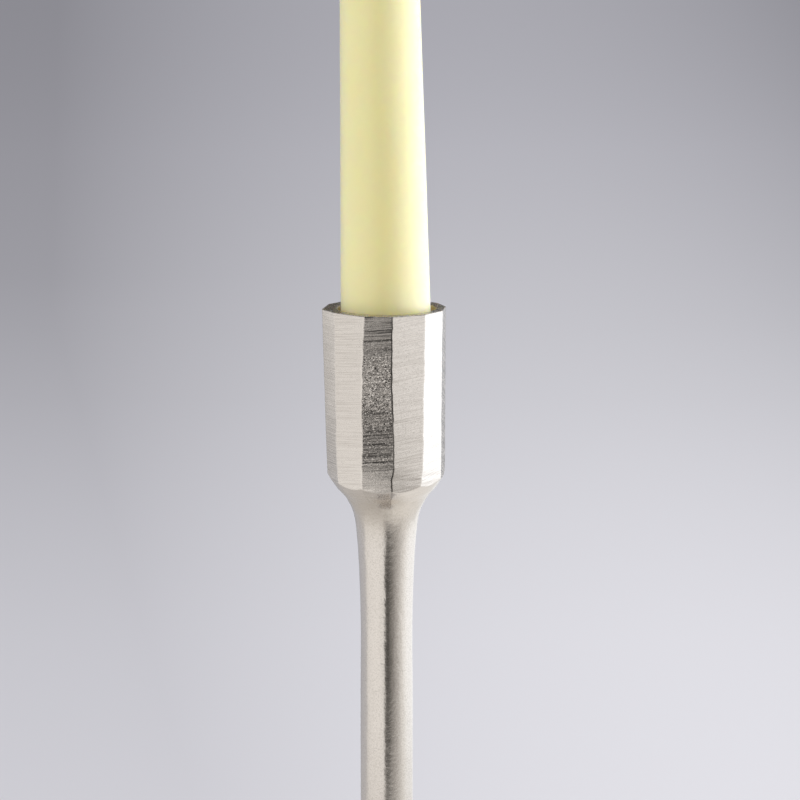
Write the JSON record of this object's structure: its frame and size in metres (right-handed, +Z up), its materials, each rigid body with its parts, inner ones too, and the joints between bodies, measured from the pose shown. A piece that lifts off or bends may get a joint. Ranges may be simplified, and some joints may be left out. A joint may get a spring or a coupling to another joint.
{
  "type": "candlestick",
  "caption": "Tall cast-metal candlestick: ground twelve-sided cup on a slender round stem and a weighted, faceted foot, holding a lift-out taper candle.",
  "frame": {"origin": "centre of the underside of the felt pad, on the axis of the stem and the socket", "axes": "+Z up along the stem, +X to the right and -Y towards the viewer when the narrow dark side of the cup faces front"},
  "size_m": [0.1064, 0.1067, 0.5375],
  "materials": {
    "nickel_casting": "satin",
    "nickel_foot": "satin",
    "ballast_iron": "matte",
    "stud_steel": "satin",
    "washer_steel": "satin",
    "spring_steel": "satin",
    "nut_steel": "satin",
    "felt": "matte",
    "wax": "satin",
    "wick_cotton": "matte"
  },
  "bodies": {
    "holder": {"socket_stem": "nickel_casting", "foot": "nickel_foot", "ballast": "ballast_iron", "stud": "stud_steel", "washer": "washer_steel", "spring_washer": "spring_steel", "nut": "nut_steel", "felt_pad": "felt"},
    "candle": {"candle": "wax", "wick": "wick_cotton"}
  },
  "joints": [
    {"name": "candle_lift", "type": "slide", "parent": "holder", "child": "candle", "axis": [0, 0, 1], "range_m": [0, 0.04]}
  ]
}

------------------------------

Short exercise: Write the data from above out again, exactly.

Exercise answer:
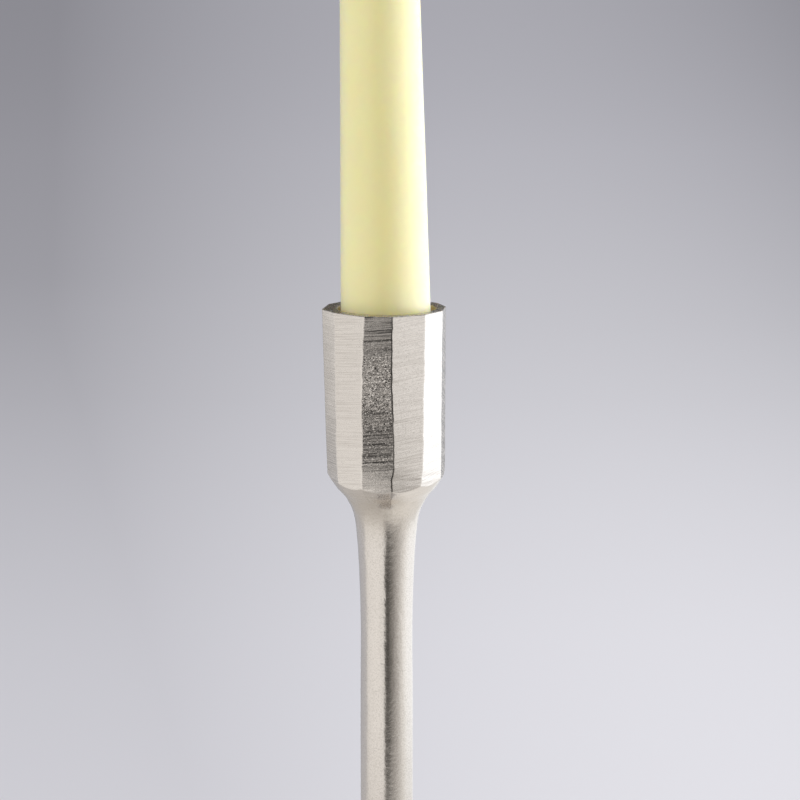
Write the JSON record of this object's structure: its frame and size in metres (right-handed, +Z up), its materials, each rigid body with its parts, inner ones too, and the joints between bodies, measured from the pose shown. A piece that lifts off or bends may get a joint. Ranges may be simplified, and some joints may be left out. A joint may get a spring or a coupling to another joint.
{
  "type": "candlestick",
  "caption": "Tall cast-metal candlestick: ground twelve-sided cup on a slender round stem and a weighted, faceted foot, holding a lift-out taper candle.",
  "frame": {"origin": "centre of the underside of the felt pad, on the axis of the stem and the socket", "axes": "+Z up along the stem, +X to the right and -Y towards the viewer when the narrow dark side of the cup faces front"},
  "size_m": [0.1064, 0.1067, 0.5375],
  "materials": {
    "nickel_casting": "satin",
    "nickel_foot": "satin",
    "ballast_iron": "matte",
    "stud_steel": "satin",
    "washer_steel": "satin",
    "spring_steel": "satin",
    "nut_steel": "satin",
    "felt": "matte",
    "wax": "satin",
    "wick_cotton": "matte"
  },
  "bodies": {
    "holder": {"socket_stem": "nickel_casting", "foot": "nickel_foot", "ballast": "ballast_iron", "stud": "stud_steel", "washer": "washer_steel", "spring_washer": "spring_steel", "nut": "nut_steel", "felt_pad": "felt"},
    "candle": {"candle": "wax", "wick": "wick_cotton"}
  },
  "joints": [
    {"name": "candle_lift", "type": "slide", "parent": "holder", "child": "candle", "axis": [0, 0, 1], "range_m": [0, 0.04]}
  ]
}